Reference no: EM132824539
What ethics dilemmas or conflicts of interest do you see in this case for the various stakeholders?
What ethics framework (Utilitarian perspective; Rights perspective; Justice perspective) is the most helpful in understanding this case? Explain.
How did these parents justify their unethical (possibly illegal) actions? How did the college officials (Admissions Directors; Coaches, etc.) justify their actions of taking the bribes?
What can colleges and universities do to prevent these kinds of ethics violations in the future?
College Admissions Scandal
Background
In March 2019 a scandal surfaced about college admissions. In a government investigation that began in 2011, more than thirty wealthy parents were charged with buying entry to a series of selective universities for their academically questionable children.
Among the parents were C.E.O.s, a top lawyer, finance bigwigs, and even two Hollywood actors: Felicity Huffman, of the TV show "Desperate Housewives," and Lori Loughlin, of the TV sitcom "Full House."
The people were wealthy and appeared very comfortable with lying without compunction to get their way, and with throwing around hundreds of thousands of dollars in their quest to buy status for their children. In total, the people arrested were charged with paying bribes of up to $6 million to get their children into top universities like Yale, Stanford, Georgetown and USC in what authorities described as the "largest college admissions scam ever prosecuted by the Department of Justice," totaling $25 million in bribes.
Along with the indictment, the Department of Justice released a two-hundred-and-four-page affidavit, which contains the facts pertaining to the criminal complaint, including detailed records of communications between the accused parents and William Singer, who ran the scheme.
As the owner of a college-admissions-consulting business in moneyed Newport Beach, California, Singer provided his clients with proctors and test administrators who helped falsify their usually unsuspecting children's SAT and ACT scores, and he bribed college officials to recommend that prospective students be admitted to their institutions as athletes, even though they were nothing of the sort. In 2018, Singer became a witness for the government, and agreed to wear a wire; many of the conversations that are documented in the affidavit were recorded with his knowledge, after he was turned.

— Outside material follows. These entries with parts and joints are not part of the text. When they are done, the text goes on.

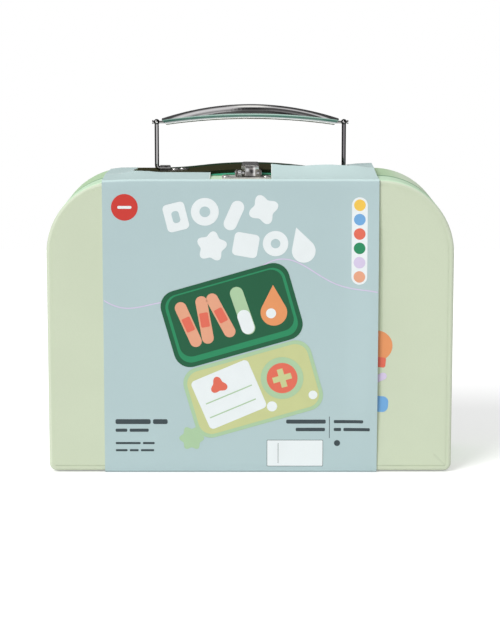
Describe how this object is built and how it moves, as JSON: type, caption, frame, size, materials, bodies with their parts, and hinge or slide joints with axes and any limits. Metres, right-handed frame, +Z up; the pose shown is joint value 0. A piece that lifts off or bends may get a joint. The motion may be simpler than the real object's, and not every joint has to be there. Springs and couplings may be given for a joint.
{
  "type": "toy doctor case",
  "caption": "Papered board toy case with a bottom hinge, folding plated handle, sprung latch and card sleeve, holding wooden doctor's tools in a pocketed insert.",
  "frame": {"origin": "on the ground under the middle of the standing case, midway between its sides and between its front and back", "axes": "+X to the right along the longest side, +Y from the lid at the front to the back, +Z up"},
  "size_m": [0.275, 0.0916, 0.2477],
  "materials": {
    "green_board": "pale green paper-covered board, matt",
    "green_paper": "pale green printed paper, matt",
    "lid_lining": "pale green-beige lining paper, matt",
    "emerald_paper": "emerald lining paper, matt",
    "emerald_board": "emerald paper-covered board, matt",
    "hinge_cloth": "pale green book cloth",
    "sleeve_card": "pale blue printed card, matt",
    "olive_panel": "dark olive paper-covered board, satin",
    "chrome": "plated, polished",
    "nickel": "nickel plated, polished",
    "spring_steel": "drawn wire",
    "insert_board": "emerald padded board, matt",
    "salmon_wood": "lacquered, salmon with black spots",
    "coral_wood": "lacquered, coral",
    "pale_wood": "lacquered, pale green",
    "dark_wood": "lacquered, near black",
    "emerald_wood": "lacquered, emerald",
    "orange_wood": "lacquered, orange",
    "label_paper": "printed paper, matt"
  },
  "bodies": {
    "base": {"base_panel": "green_board", "base_wall": "green_board", "base_facing": "green_paper", "base_lining": "emerald_paper", "base_collar": "emerald_board", "hinge_tape_base": "hinge_cloth", "sleeve_back": "sleeve_card", "handle_panel": "olive_panel", "handle_bracket_left": "nickel", "handle_bracket_right": "nickel", "handle_rivets": "nickel", "rivet_washers": "nickel", "latch_catch": "nickel", "catch_rivets": "nickel", "tool_insert": "insert_board", "scope_body": "salmon_wood", "scope_ring": "pale_wood", "scope_lens": "dark_wood", "syringe_barrel": "coral_wood", "syringe_flange": "pale_wood", "syringe_nozzle": "dark_wood", "hammer_shaft": "pale_wood", "hammer_head": "salmon_wood", "thermometer_body": "emerald_wood", "thermometer_scale": "label_paper", "thermometer_tip": "dark_wood", "bottle_body": "orange_wood", "bottle_cap": "coral_wood", "bottle_label": "label_paper"},
    "lid": {"lid_panel": "green_board", "lid_wall": "green_board", "lid_facing": "green_paper", "lid_lining": "lid_lining", "hinge_tape_lid": "hinge_cloth", "sleeve_front": "sleeve_card", "latch_plate": "nickel", "latch_pin": "nickel", "latch_spring": "spring_steel", "latch_rivets": "nickel"},
    "handle": {"handle_leg_left": "chrome", "handle_leg_right": "chrome", "grip_tray": "chrome", "grip_cap": "chrome", "grip_wires": "chrome"},
    "lever": {"latch_lever": "nickel"},
    "plunger": {"syringe_plunger": "coral_wood", "plunger_knob": "pale_wood"}
  },
  "joints": [
    {"name": "lid_hinge", "type": "hinge", "parent": "base", "child": "lid", "pos_m": [0, -0.013, 0], "axis": [1, 0, 0], "range_deg": [0, 176]},
    {"name": "handle_fold", "type": "hinge", "parent": "base", "child": "handle", "pos_m": [0, 0.016, 0.2032], "axis": [1, 0, 0], "range_deg": [-90, 68]},
    {"name": "latch_flip", "type": "hinge", "parent": "lid", "child": "lever", "pos_m": [0, -0.032, 0.2042], "axis": [1, 0, 0], "range_deg": [0, 88]},
    {"name": "plunger_slide", "type": "slide", "parent": "base", "child": "plunger", "axis": [0, 0, 1], "range_m": [0, 0.03]}
  ]
}
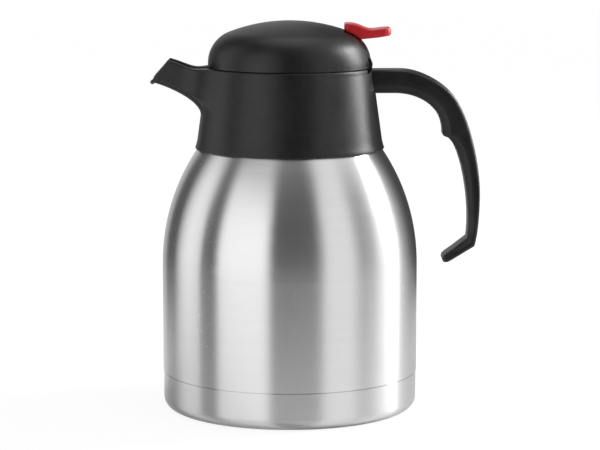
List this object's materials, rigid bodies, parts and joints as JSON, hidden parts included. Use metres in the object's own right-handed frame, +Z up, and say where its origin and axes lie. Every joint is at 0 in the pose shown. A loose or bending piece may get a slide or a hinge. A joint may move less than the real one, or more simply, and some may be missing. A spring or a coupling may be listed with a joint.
{
  "type": "thermal carafe with flip lid",
  "caption": "Double-walled steel vacuum carafe with a plastic collar and spout, a hooked handle, a hinged domed stopper lid and a thumb lever that lifts the pouring valve.",
  "frame": {"origin": "centre of the base's underside, on the body's axis", "axes": "+Z up along the body's axis, -X towards the spout, +X towards the handle, +Y across the body, away from the side that the picture shows"},
  "size_m": [0.1802, 0.14, 0.2128],
  "materials": {
    "brushed_steel": "satin, brushed round the body",
    "inner_steel": "drawn sheet, dull inside",
    "plain_steel": "bright turned and rolled wire",
    "getter_metal": "dull grey",
    "black_plastic": "moulded, fine grain, satin",
    "inner_plastic": "moulded, smooth",
    "red_plastic": "moulded, semi-gloss",
    "silicone": "smooth food-grade silicone"
  },
  "bodies": {
    "carafe": {"outer_shell": "brushed_steel", "inner_liner": "inner_steel", "inner_bottom": "inner_steel", "outer_bottom": "inner_steel", "getter": "getter_metal", "vacuum_plug": "getter_metal", "base_cup": "brushed_steel", "clamp_ring": "inner_plastic", "neck_seal": "silicone", "collar": "black_plastic", "collar_screws": "plain_steel", "pour_ring": "inner_plastic", "handle": "black_plastic", "handle_screws": "plain_steel", "hinge_pin": "plain_steel"},
    "lid": {"lid_dome": "black_plastic", "rear_cover": "black_plastic", "lid_plug": "inner_plastic", "stopper_seal": "silicone", "lid_screws": "plain_steel", "lever_pin": "plain_steel", "valve_spring": "plain_steel"},
    "lever": {"thumb_lever": "red_plastic"},
    "valve": {"valve_stem": "plain_steel", "valve_disc": "inner_plastic", "valve_seal": "silicone", "lift_washer": "plain_steel", "stem_clip": "plain_steel"}
  },
  "joints": [
    {"name": "lid_hinge", "type": "hinge", "parent": "carafe", "child": "lid", "pos_m": [0.0406, 0, 0.1897], "axis": [0, 1, 0], "range_deg": [0, 50]},
    {"name": "lever_press", "type": "hinge", "parent": "lid", "child": "lever", "pos_m": [0.0366, 0, 0.2002], "axis": [0, 1, 0], "range_deg": [0, 9], "stiffness_Nm_per_rad": 1.1, "springref_deg": -8.02},
    {"name": "valve_lift", "type": "slide", "parent": "lid", "child": "valve", "axis": [0, 0, 1], "range_m": [0, 0.0058], "deforming": ["valve_spring"]}
  ],
  "couplings": [
    {"joint": "valve_lift", "follows": "lever_press", "m_per_rad": 0.03665}
  ]
}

Singer, who owns an admissions assistance company, told parents he had built a "side door" into USC and other highly sought-after universities and could help their children walk through.

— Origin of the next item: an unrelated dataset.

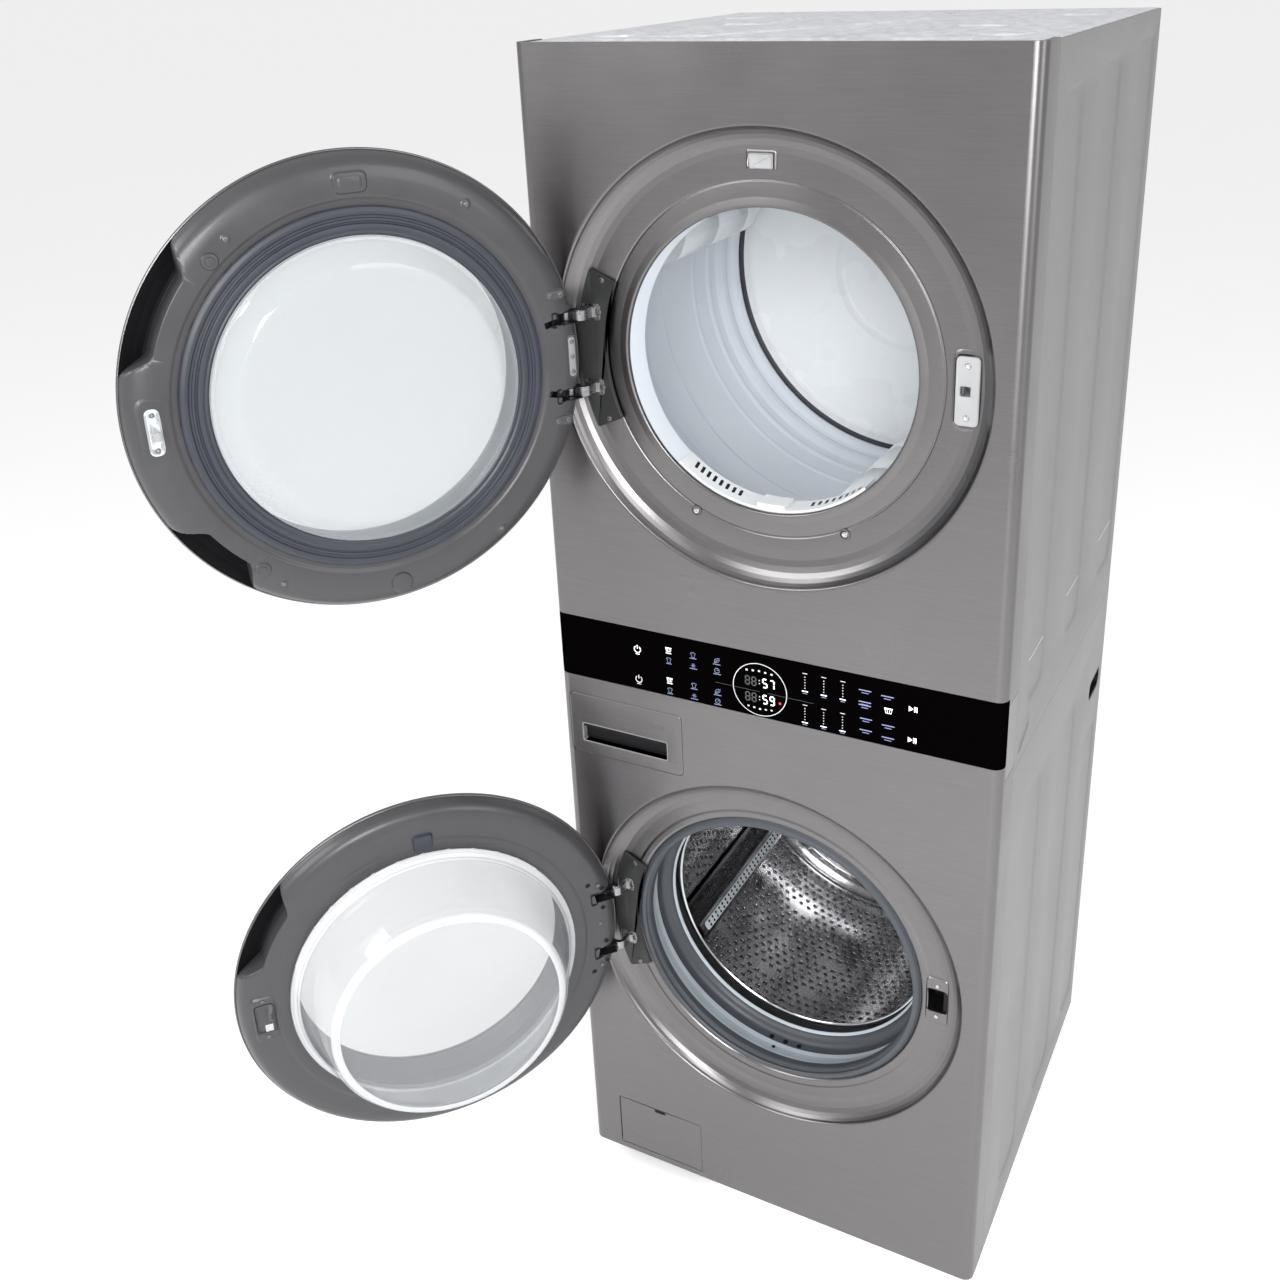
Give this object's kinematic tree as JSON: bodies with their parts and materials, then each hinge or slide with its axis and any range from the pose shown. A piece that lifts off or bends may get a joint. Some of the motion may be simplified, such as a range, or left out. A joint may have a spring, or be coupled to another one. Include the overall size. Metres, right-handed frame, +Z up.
{
  "type": "washer dryer stack",
  "caption": "Full-height laundry tower: front-loading washer below, vented dryer above, one touch control band between, both round doors hinged left and standing open.",
  "frame": {"origin": "on the floor below the centre of the cabinet's footprint, at the middle of the four feet", "axes": "+X to the right seen from the front, the front faces -Y, +Z up"},
  "size_m": [1.0128, 1.2128, 1.889],
  "materials": {
    "graphite_steel": "brushed graphite",
    "side_paint": "satin grey paint",
    "galvanised": "matt sheet",
    "black_glass": "polished black",
    "smoked_glass": "polished, lightly smoked",
    "clear_glass": "polished",
    "dark_plastic": "satin dark grey",
    "grey_plastic": "satin grey",
    "light_plastic": "light grey",
    "white_plastic": "white",
    "black_plastic": "black",
    "rubber_dark": "soft dark blue-grey",
    "rubber_pale": "pale blue-grey",
    "drum_paint": "grey-blue enamel",
    "back_paint": "very light enamel",
    "stainless": "polished stainless",
    "tub_plastic": "glass-filled grey",
    "cast_alloy": "as cast",
    "ballast": "concrete",
    "dark_metal": "black steel",
    "zinc_steel": "zinc plated",
    "motor_parts": "lacquered",
    "belt_rubber": "ribbed"
  },
  "bodies": {
    "cabinet": {"base_pan": "galvanised", "washer_side_left": "side_paint", "washer_side_right": "side_paint", "dryer_side_left": "side_paint", "dryer_side_right": "side_paint", "top_cover": "galvanised", "dryer_front_panel": "graphite_steel", "washer_front_panel": "graphite_steel", "washer_rear_panel": "galvanised", "dryer_rear_panel": "galvanised", "control_glass": "black_glass", "control_housing": "grey_plastic", "dryer_hinge": "dark_metal", "washer_hinge": "dark_metal", "dryer_catch": "light_plastic", "washer_lock": "black_plastic", "drum_lamp": "clear_glass", "cabinet_screws": "zinc_steel", "dryer_base": "galvanised", "dryer_bulkhead": "white_plastic", "drum_back": "back_paint", "drum_belt": "belt_rubber", "dryer_motor": "motor_parts", "air_ducts": "galvanised", "door_gasket": "rubber_pale", "washer_tub": "tub_plastic", "motor_stator": "motor_parts", "counterweights": "ballast", "tub_suspension": "dark_metal", "drain_pump": "white_plastic", "drawer_housing": "white_plastic", "water_fittings": "white_plastic"},
    "dryer_door": {"dryer_door_ring": "graphite_steel", "dryer_door_glass": "smoked_glass", "dryer_door_frame": "dark_plastic", "dryer_door_seal": "rubber_dark", "dryer_door_window": "clear_glass", "dryer_door_strike": "light_plastic"},
    "washer_door": {"washer_door_ring": "graphite_steel", "washer_door_glass": "smoked_glass", "washer_door_frame": "dark_plastic", "washer_door_bowl": "clear_glass"},
    "washer_hook": {"washer_door_hook": "zinc_steel"},
    "dryer_drum": {"dryer_drum": "drum_paint", "dryer_lifters": "light_plastic"},
    "roller_left": {"drum_roller_left": "rubber_dark"},
    "roller_right": {"drum_roller_right": "rubber_dark"},
    "idler": {"idler_pulley": "black_plastic"},
    "blower": {"blower_wheel": "black_plastic"},
    "lint_filter": {"lint_filter": "white_plastic"},
    "washer_drum": {"washer_drum": "stainless", "drum_spider": "cast_alloy", "motor_rotor": "motor_parts"},
    "pump_filter": {"pump_filter": "light_plastic"},
    "filter_cover": {"filter_cover": "graphite_steel"},
    "drawer": {"detergent_drawer": "grey_plastic"},
    "foot_front_left": {"foot_front_left": "black_plastic"},
    "foot_front_right": {"foot_front_right": "black_plastic"},
    "foot_rear_left": {"foot_rear_left": "black_plastic"},
    "foot_rear_right": {"foot_rear_right": "black_plastic"}
  },
  "joints": [
    {"name": "dryer_door_hinge", "type": "hinge", "parent": "cabinet", "child": "dryer_door", "pos_m": [-0.283, -0.355, 1.486], "axis": [0, 0, -1], "range_deg": [-124, 5]},
    {"name": "washer_door_hinge", "type": "hinge", "parent": "cabinet", "child": "washer_door", "pos_m": [-0.283, -0.355, 0.541], "axis": [0, 0, -1], "range_deg": [-131, 0]},
    {"name": "door_hook_pivot", "type": "hinge", "parent": "washer_door", "child": "washer_hook", "pos_m": [-0.6231, -0.76758, 0.545], "axis": [0, 0, 1], "range_deg": [-9, 0], "stiffness_Nm_per_rad": 0.05},
    {"name": "dryer_drum_spin", "type": "hinge", "parent": "cabinet", "child": "dryer_drum", "pos_m": [0, 0, 1.486], "axis": [0, 1, 0], "continuous": true},
    {"name": "roller_left_spin", "type": "hinge", "parent": "cabinet", "child": "roller_left", "pos_m": [-0.27608, 0.236, 1.25434], "axis": [0, 1, 0], "continuous": true},
    {"name": "roller_right_spin", "type": "hinge", "parent": "cabinet", "child": "roller_right", "pos_m": [0.27608, 0.236, 1.25434], "axis": [0, 1, 0], "continuous": true},
    {"name": "blower_spin", "type": "hinge", "parent": "cabinet", "child": "blower", "pos_m": [0.215, 0, 1.15], "axis": [0, 1, 0], "continuous": true},
    {"name": "idler_spin", "type": "hinge", "parent": "cabinet", "child": "idler", "pos_m": [0.08682, 0.06, 1.12631], "axis": [0, 1, 0], "continuous": true},
    {"name": "lint_filter_slide", "type": "slide", "parent": "cabinet", "child": "lint_filter", "axis": [0, 0, 1], "range_m": [0, 0.19]},
    {"name": "washer_drum_spin", "type": "hinge", "parent": "cabinet", "child": "washer_drum", "pos_m": [0, 0, 0.541], "axis": [0, 1, 0], "continuous": true},
    {"name": "pump_filter_turn", "type": "hinge", "parent": "cabinet", "child": "pump_filter", "pos_m": [-0.208, -0.32, 0.096], "axis": [0, -1, 0], "range_deg": [0, 360]},
    {"name": "filter_cover_hinge", "type": "hinge", "parent": "cabinet", "child": "filter_cover", "pos_m": [-0.2085, -0.3408, 0.047], "axis": [1, 0, 0], "range_deg": [0, 80]},
    {"name": "drawer_slide", "type": "slide", "parent": "cabinet", "child": "drawer", "axis": [0, -1, 0], "range_m": [0, 0.22]},
    {"name": "foot_front_left_screw", "type": "hinge", "parent": "cabinet", "child": "foot_front_left", "pos_m": [-0.29, -0.29, 0], "axis": [0, 0, 1], "continuous": true},
    {"name": "foot_rear_left_screw", "type": "hinge", "parent": "cabinet", "child": "foot_rear_left", "pos_m": [-0.29, 0.29, 0], "axis": [0, 0, 1], "continuous": true},
    {"name": "foot_front_right_screw", "type": "hinge", "parent": "cabinet", "child": "foot_front_right", "pos_m": [0.29, -0.29, 0], "axis": [0, 0, 1], "continuous": true},
    {"name": "foot_rear_right_screw", "type": "hinge", "parent": "cabinet", "child": "foot_rear_right", "pos_m": [0.29, 0.29, 0], "axis": [0, 0, 1], "continuous": true}
  ],
  "couplings": [
    {"joint": "roller_left_spin", "follows": "dryer_drum_spin", "ratio": -9.2857},
    {"joint": "roller_right_spin", "follows": "dryer_drum_spin", "ratio": -9.2857},
    {"joint": "blower_spin", "follows": "dryer_drum_spin", "ratio": 23.214},
    {"joint": "idler_spin", "follows": "dryer_drum_spin", "ratio": -16.25}
  ]
}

Loughlin and her husband, the designer Mossimo Giannulli, allegedly paid Singer half a million dollars to help recruit their two daughters to U.S.C. as crew coxswains, though it is doubtful whether either had ever set foot in a rowboat.
Actresses Felicity Huffman and Lori Loughlin and Loughlin's husband, fashion designer Mossimo Giannulli, along with dozens of other people are being charged in the criminal case and are also being sued in a civil lawsuit. The people involved were so self-satisfied and secure in their power that they greeted unethical, perhaps felonious proposals with complete nonchalance.
From and ethics perspective this Case has many aspects many stakeholders: the parents who paid the bribes; the college officials who took the bribes; the children who obtained admission through bribes; the students who earned their admission to the schools without cheating, and the businessmen who arranged the test cheating and bribery schemes.